▸ Direction:
For each line below that contains the string "picture", copy that line.

▸ Records that describe objects:
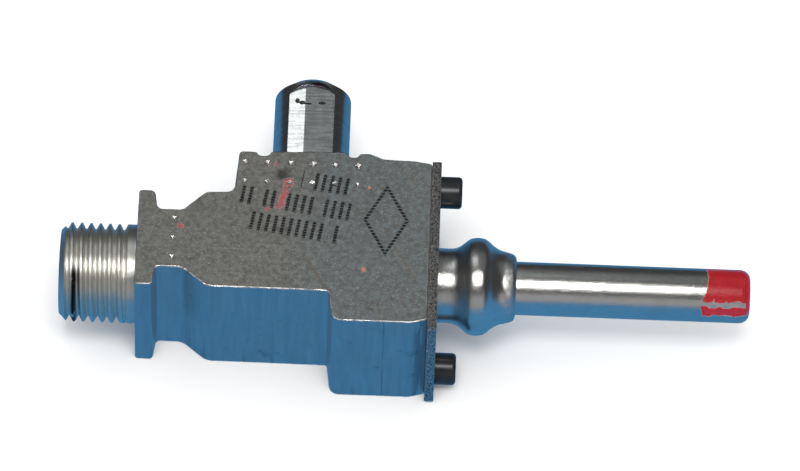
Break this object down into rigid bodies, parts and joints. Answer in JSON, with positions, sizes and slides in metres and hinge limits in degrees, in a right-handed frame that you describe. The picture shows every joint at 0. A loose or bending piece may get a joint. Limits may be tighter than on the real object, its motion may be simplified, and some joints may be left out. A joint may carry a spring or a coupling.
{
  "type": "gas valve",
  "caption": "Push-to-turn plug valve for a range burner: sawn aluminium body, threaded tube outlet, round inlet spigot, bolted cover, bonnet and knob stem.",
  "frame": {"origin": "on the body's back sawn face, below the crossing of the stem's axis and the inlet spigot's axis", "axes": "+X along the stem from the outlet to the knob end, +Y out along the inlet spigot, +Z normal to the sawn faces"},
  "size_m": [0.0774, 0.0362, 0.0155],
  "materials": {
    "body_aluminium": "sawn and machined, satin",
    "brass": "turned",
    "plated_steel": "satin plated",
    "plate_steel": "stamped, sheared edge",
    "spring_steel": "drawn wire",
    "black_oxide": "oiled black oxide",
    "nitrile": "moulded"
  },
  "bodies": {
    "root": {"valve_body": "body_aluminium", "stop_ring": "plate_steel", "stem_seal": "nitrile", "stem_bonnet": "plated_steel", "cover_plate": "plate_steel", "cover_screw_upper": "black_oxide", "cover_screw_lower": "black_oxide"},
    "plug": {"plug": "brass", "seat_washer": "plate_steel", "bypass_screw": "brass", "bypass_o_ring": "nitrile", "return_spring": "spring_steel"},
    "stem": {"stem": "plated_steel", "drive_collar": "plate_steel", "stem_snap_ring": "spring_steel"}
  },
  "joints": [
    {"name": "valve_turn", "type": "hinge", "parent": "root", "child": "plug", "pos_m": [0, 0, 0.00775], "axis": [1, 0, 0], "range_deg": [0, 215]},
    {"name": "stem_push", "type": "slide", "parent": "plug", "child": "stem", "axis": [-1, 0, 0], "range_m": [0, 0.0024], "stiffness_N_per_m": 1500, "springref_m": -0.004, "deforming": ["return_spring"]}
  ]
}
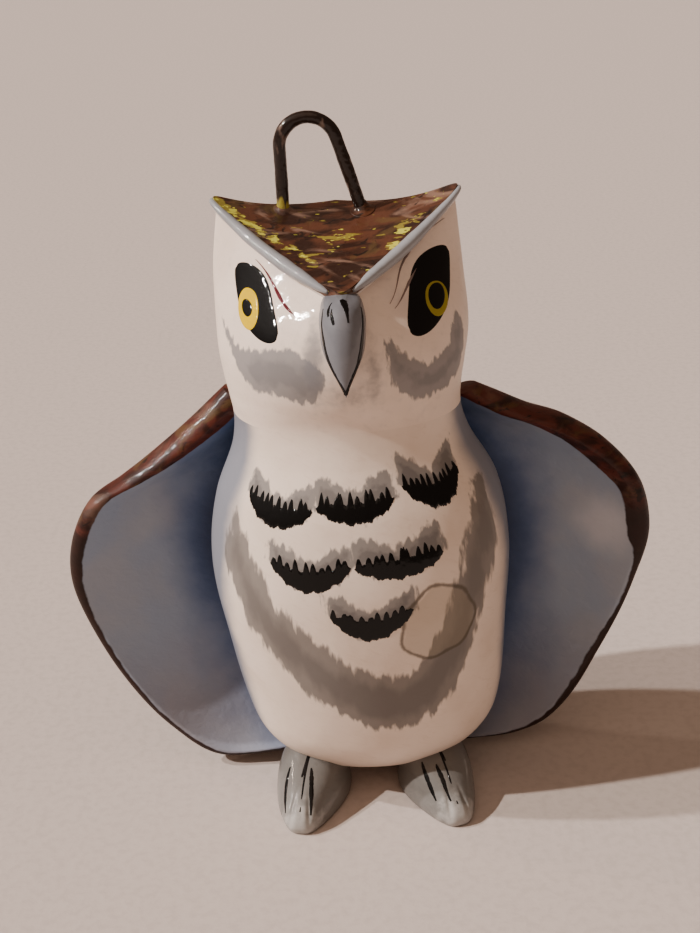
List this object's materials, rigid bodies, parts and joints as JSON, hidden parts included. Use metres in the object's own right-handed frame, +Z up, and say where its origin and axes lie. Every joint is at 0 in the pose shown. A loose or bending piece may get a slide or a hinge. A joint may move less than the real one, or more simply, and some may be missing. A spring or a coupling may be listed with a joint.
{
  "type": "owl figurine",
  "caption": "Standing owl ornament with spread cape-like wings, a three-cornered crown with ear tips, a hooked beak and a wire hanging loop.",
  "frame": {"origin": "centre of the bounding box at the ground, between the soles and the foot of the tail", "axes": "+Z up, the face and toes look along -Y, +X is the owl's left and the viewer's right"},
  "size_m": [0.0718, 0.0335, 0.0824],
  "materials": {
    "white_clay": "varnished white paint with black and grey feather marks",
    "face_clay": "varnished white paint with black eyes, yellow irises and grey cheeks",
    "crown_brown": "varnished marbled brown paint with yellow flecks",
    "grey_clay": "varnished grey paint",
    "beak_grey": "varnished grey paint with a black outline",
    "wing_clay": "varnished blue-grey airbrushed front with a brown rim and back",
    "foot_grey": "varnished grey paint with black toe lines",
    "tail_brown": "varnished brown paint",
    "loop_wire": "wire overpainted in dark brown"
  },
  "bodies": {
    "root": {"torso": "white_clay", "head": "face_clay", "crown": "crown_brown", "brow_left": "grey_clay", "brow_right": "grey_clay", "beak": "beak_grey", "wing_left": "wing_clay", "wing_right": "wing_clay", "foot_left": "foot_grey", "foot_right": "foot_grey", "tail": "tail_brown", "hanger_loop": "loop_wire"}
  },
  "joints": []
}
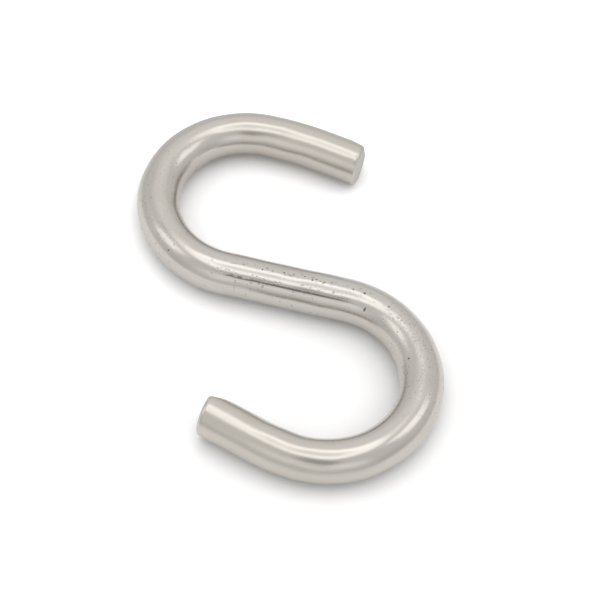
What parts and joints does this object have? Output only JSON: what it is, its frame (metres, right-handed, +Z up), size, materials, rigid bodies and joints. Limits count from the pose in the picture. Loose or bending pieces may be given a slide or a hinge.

▸ Completed task:
Break this object down into rigid bodies, parts and joints. Answer in JSON, with positions, sizes and slides in metres and hinge limits in degrees, in a right-handed frame that you describe. The picture shows every joint at 0. A loose or bending piece may get a joint. Limits may be tighter than on the real object, its motion may be simplified, and some joints may be left out. A joint may carry a spring or a coupling.
What parts and joints does this object have? Output only JSON: what it is, its frame (metres, right-handed, +Z up), size, materials, rigid bodies and joints. Limits count from the pose in the picture. Loose or bending pieces may be given a slide or a hinge.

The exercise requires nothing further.